Presentation in English

SAM CARTWRIGHT-HATTON

OXFORD UNIVERSITY. UNITED KINGDOM

Sam began her career with a D.Phil (PhD) in the Department of Psychiatry at Oxford, under the supervision of Adrian Wells. The subject of this thesis was a Metacognitive model of Generalised Anxiety Disorder in Adults.

During subsequent clinical psychology training in Manchester, she developed an interest in the far less well-researched area of anxiety in childhood. On qualifying, she joined the Manchester clinical course as academic tutor, while working half-time as a clinical psychologist in the Manchester Children’s Trust. Eighteen months after qualification, she was awarded a 3-year NHS executive fellowship to develop her research into anxiety in childhood, with Professor Richard Harrington. This was followed by a 4-year MRC Clinician Scientist Fellowship to trial a new intervention for families of young anxious children.

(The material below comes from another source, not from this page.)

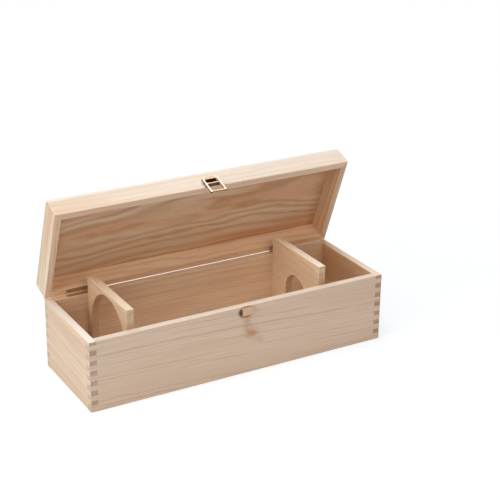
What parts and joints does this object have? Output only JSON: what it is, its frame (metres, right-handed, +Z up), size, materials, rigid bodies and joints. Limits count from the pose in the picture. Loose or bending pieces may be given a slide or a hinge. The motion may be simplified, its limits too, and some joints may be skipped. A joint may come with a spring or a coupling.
{
  "type": "wooden wine case",
  "caption": "Wooden case for a lying bottle: finger-jointed base with arched dividers, a hinged mitred lid and a swinging brass hasp over a hook.",
  "frame": {"origin": "middle of the underside of the base", "axes": "+X along the length to the right, +Y from the front wall to the hinges, +Z up"},
  "size_m": [0.35, 0.1415, 0.195],
  "materials": {
    "wall_wood": "planed, unvarnished",
    "rail_wood": "planed, unvarnished",
    "panel_wood": "planed, unvarnished",
    "divider_wood": "planed, unvarnished",
    "hinge_brass": "dull",
    "fixing_brass": "dull",
    "latch_brass": "satin",
    "keeper_brass": "satin"
  },
  "bodies": {
    "base": {"front_wall": "wall_wood", "back_wall": "wall_wood", "left_end_wall": "wall_wood", "right_end_wall": "wall_wood", "floor_panel": "panel_wood", "body_divider": "divider_wood", "neck_divider": "divider_wood", "left_hinge_base_leaf": "hinge_brass", "right_hinge_base_leaf": "hinge_brass", "left_hinge_pin": "hinge_brass", "right_hinge_pin": "hinge_brass", "hinge_base_screws": "fixing_brass", "keeper": "keeper_brass", "keeper_nails": "fixing_brass"},
    "lid": {"lid_front_rail": "rail_wood", "lid_back_rail": "rail_wood", "lid_left_rail": "rail_wood", "lid_right_rail": "rail_wood", "lid_panel": "panel_wood", "left_hinge_lid_leaf": "hinge_brass", "right_hinge_lid_leaf": "hinge_brass", "hinge_lid_screws": "fixing_brass", "latch_plate": "latch_brass", "latch_nails": "fixing_brass", "latch_pin": "latch_brass"},
    "hasp": {"latch_hasp": "latch_brass"}
  },
  "joints": [
    {"name": "lid_hinge", "type": "hinge", "parent": "base", "child": "lid", "pos_m": [0, 0.05805, 0.07805], "axis": [-1, 0, 0], "range_deg": [-69, 111]},
    {"name": "hasp_hinge", "type": "hinge", "parent": "lid", "child": "hasp", "pos_m": [0.004, 0.02617, 0.19333], "axis": [-1, 0, 0], "range_deg": [-5, 150]}
  ]
}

She joined the University of Sussex in 2011 with an NIHR Career Development Award to develop and test a preventative intervention aimed at families with an anxious parent. More recently, she has become interested in how we can deliver support to parents digitally, and was been awarded a large research grant from the Kavli Trust to test an online preventive intervention for parents who experience high levels of anxiety.

She was awarded the British Psychological Society Award May Davidson Award in 2009 for her research into anxiety of childhood.

Can we help parents with mental health problems to raise happy, confident children?

This keynote focuses on what is possibly the only entirely non-controversial idea in the entire field of mental health: Mental Health Problems Run in Families. Everyone knows that it’s true, but what, as a profession, do we do about it?

Nothing.

We know that mental health problems run in families, but at present we do almost nothing to stop this from happening.

In this talk I will summarise 20 years of research from our lab and clinic, which shows that much can be done. This includes lab-based research with parents and their children, which has attempted to unpick the processes involved in the intergenerational transmission of poor mental health, and clinical studies of parenting interventions which show substantial promise in preventing it.

Our research was initially focussed on anxiety disorders but has now expanded to include other presentations and patient groups. I will outline what we have found, and I will hope to persuade the audience that there is much that can be done to help parents with mental health difficulties, if only the will and the resource can be found.